The fact is that the young people of Philadelphia will spend much longer breathing this air than you will. The air you create now- the air you vote to contaminate or not- is the air we will have to breathe for the rest of our lives. The damage you will cause if you vote to approve the LNG gas plant is damage that will be felt most by the people too young to vote you in or out of office.

The fact is that beyond just our air, the consequences of burning fossil fuels are the consequences we will live with for the rest of our lives. The fact is that every fossil fuel project, natural gas or otherwise, that this council approves will create dire, life-threatening, family- and community-destroying consequences that we will live with for the rest of our lives. That I will live with for the rest of my life. Plants like this LNG project don’t just poison our air. They created and continue to exacerbate the climate crisis. Plants like LNG are the climate crisis.

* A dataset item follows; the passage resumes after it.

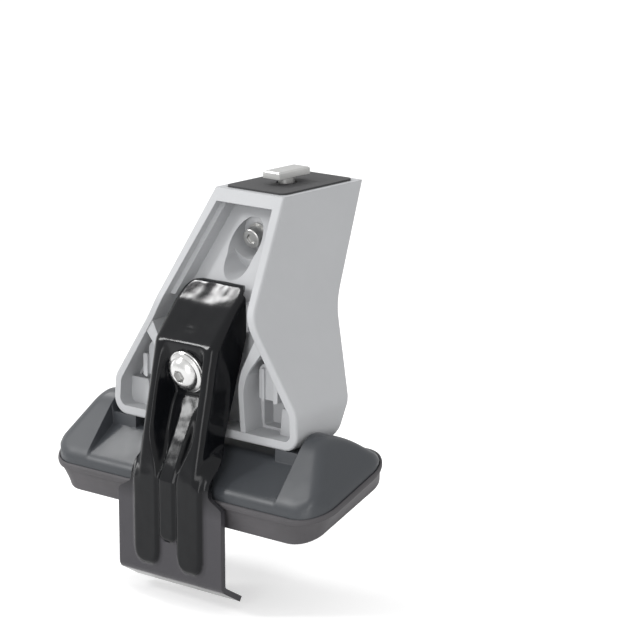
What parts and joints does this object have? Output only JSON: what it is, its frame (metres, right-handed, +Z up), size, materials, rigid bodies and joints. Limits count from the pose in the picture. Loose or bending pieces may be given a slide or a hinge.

You can do something. You have a choice. I know it’s hard to see it, but the climate crisis–the floods, the droughts, the hurricanes, the fires, the poisoned air and water, the unlivable future, the destruction that will follow me for the rest of my life–it starts with votes like this one. It starts with people saying that it’s easier to stick with small, incremental change, that natural gas is probably okay, that it’s just one small plant in one corner of one city, that’s cheaper, or that the lobbyists pushing for it are convincing and have deep pockets, with ignoring the science because it’s convenient. It starts with legislators elected to serve the interests of the people serving the interests of the fossil fuel industry instead, even if at the time it feels like a small concession. The climate crisis starts with votes like this one. It starts with you.

I stand with the Youth Climate Strike and young people everywhere in asking- in begging- you to rise to the occasion, to rise to what science and justice demand, and to vote against the LNG gas plant. Thank you.